SHORT TASK — Return the listing below word for word.

DATA EXTRACT —
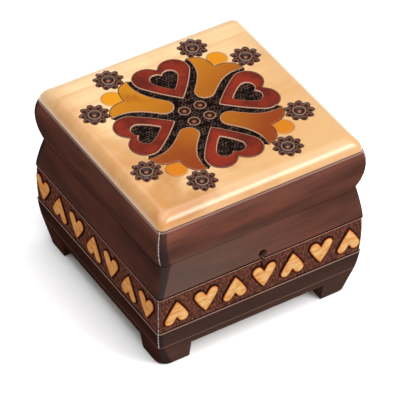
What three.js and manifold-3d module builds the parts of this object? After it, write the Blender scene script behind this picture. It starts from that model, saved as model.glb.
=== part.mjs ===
// Heart keepsake box. A small square wooden box with swelling sides stands on four bracket
// feet. A punched band of raised hearts runs round it, and its hinged lid carries a pale
// board carved with four hearts, four tulips and eight rosettes.
// Millimetres, +Z up, front towards -Y, origin on the floor under the middle of the box.

import * as THREE from 'three';
import { mergeVertices } from 'three/addons/utils/BufferGeometryUtils.js';
import Module from 'manifold-3d';

const wasm = await Module();
wasm.setup();

// Overall form
const boxWidth = 110; // across the waist, where the lid meets the box
const seamHeight = 65.5; // from the floor to the waist
const wallThickness = 12; // at the waist
const fitGap = 0.3; // left between any two pieces that meet

// Swelling sides of the box, measured out from the waist
const bellySwell = 2.7;
const bellyHeight = 38;
const creaseSwell = 0.65; // faint line above the feet
const creaseHeight = 15;
const footInset = 2.6; // how far the feet draw in below the waist line
const footGapHeight = 10.6; // cut-out between two feet
const footWidth = 15.1; // along the wall, at the floor

// Plan corner radii, tightest from the band down to the crease and widening below it
const waistCorner = 5.5;
const bandCorner = 2;
const footCorner = 6;
const boardCorner = 3.5;

// Lid
const railHeight = 23;
const railSwell = 2.9;
const railSwellRise = 14.5; // widest place of the lid, above the waist
const railTopSwell = 1.3; // edge under the pale board
const boardSetBack = 0.2; // of the pale board from that edge
const boardThickness = 7;
const boardRounding = 8; // width of the rounded border of the board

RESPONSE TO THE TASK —
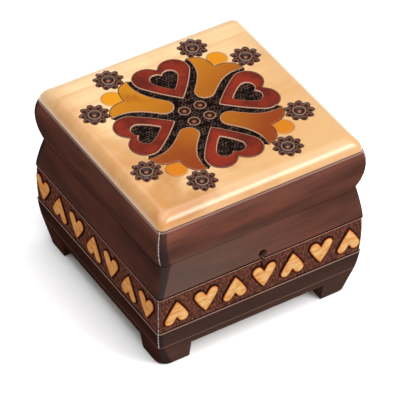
What three.js and manifold-3d module builds the parts of this object? After it, write the Blender scene script behind this picture. It starts from that model, saved as model.glb.
=== part.mjs ===
// Heart keepsake box. A small square wooden box with swelling sides stands on four bracket
// feet. A punched band of raised hearts runs round it, and its hinged lid carries a pale
// board carved with four hearts, four tulips and eight rosettes.
// Millimetres, +Z up, front towards -Y, origin on the floor under the middle of the box.

import * as THREE from 'three';
import { mergeVertices } from 'three/addons/utils/BufferGeometryUtils.js';
import Module from 'manifold-3d';

const wasm = await Module();
wasm.setup();

// Overall form
const boxWidth = 110; // across the waist, where the lid meets the box
const seamHeight = 65.5; // from the floor to the waist
const wallThickness = 12; // at the waist
const fitGap = 0.3; // left between any two pieces that meet

// Swelling sides of the box, measured out from the waist
const bellySwell = 2.7;
const bellyHeight = 38;
const creaseSwell = 0.65; // faint line above the feet
const creaseHeight = 15;
const footInset = 2.6; // how far the feet draw in below the waist line
const footGapHeight = 10.6; // cut-out between two feet
const footWidth = 15.1; // along the wall, at the floor

// Plan corner radii, tightest from the band down to the crease and widening below it
const waistCorner = 5.5;
const bandCorner = 2;
const footCorner = 6;
const boardCorner = 3.5;

// Lid
const railHeight = 23;
const railSwell = 2.9;
const railSwellRise = 14.5; // widest place of the lid, above the waist
const railTopSwell = 1.3; // edge under the pale board
const boardSetBack = 0.2; // of the pale board from that edge
const boardThickness = 7;
const boardRounding = 8; // width of the rounded border of the board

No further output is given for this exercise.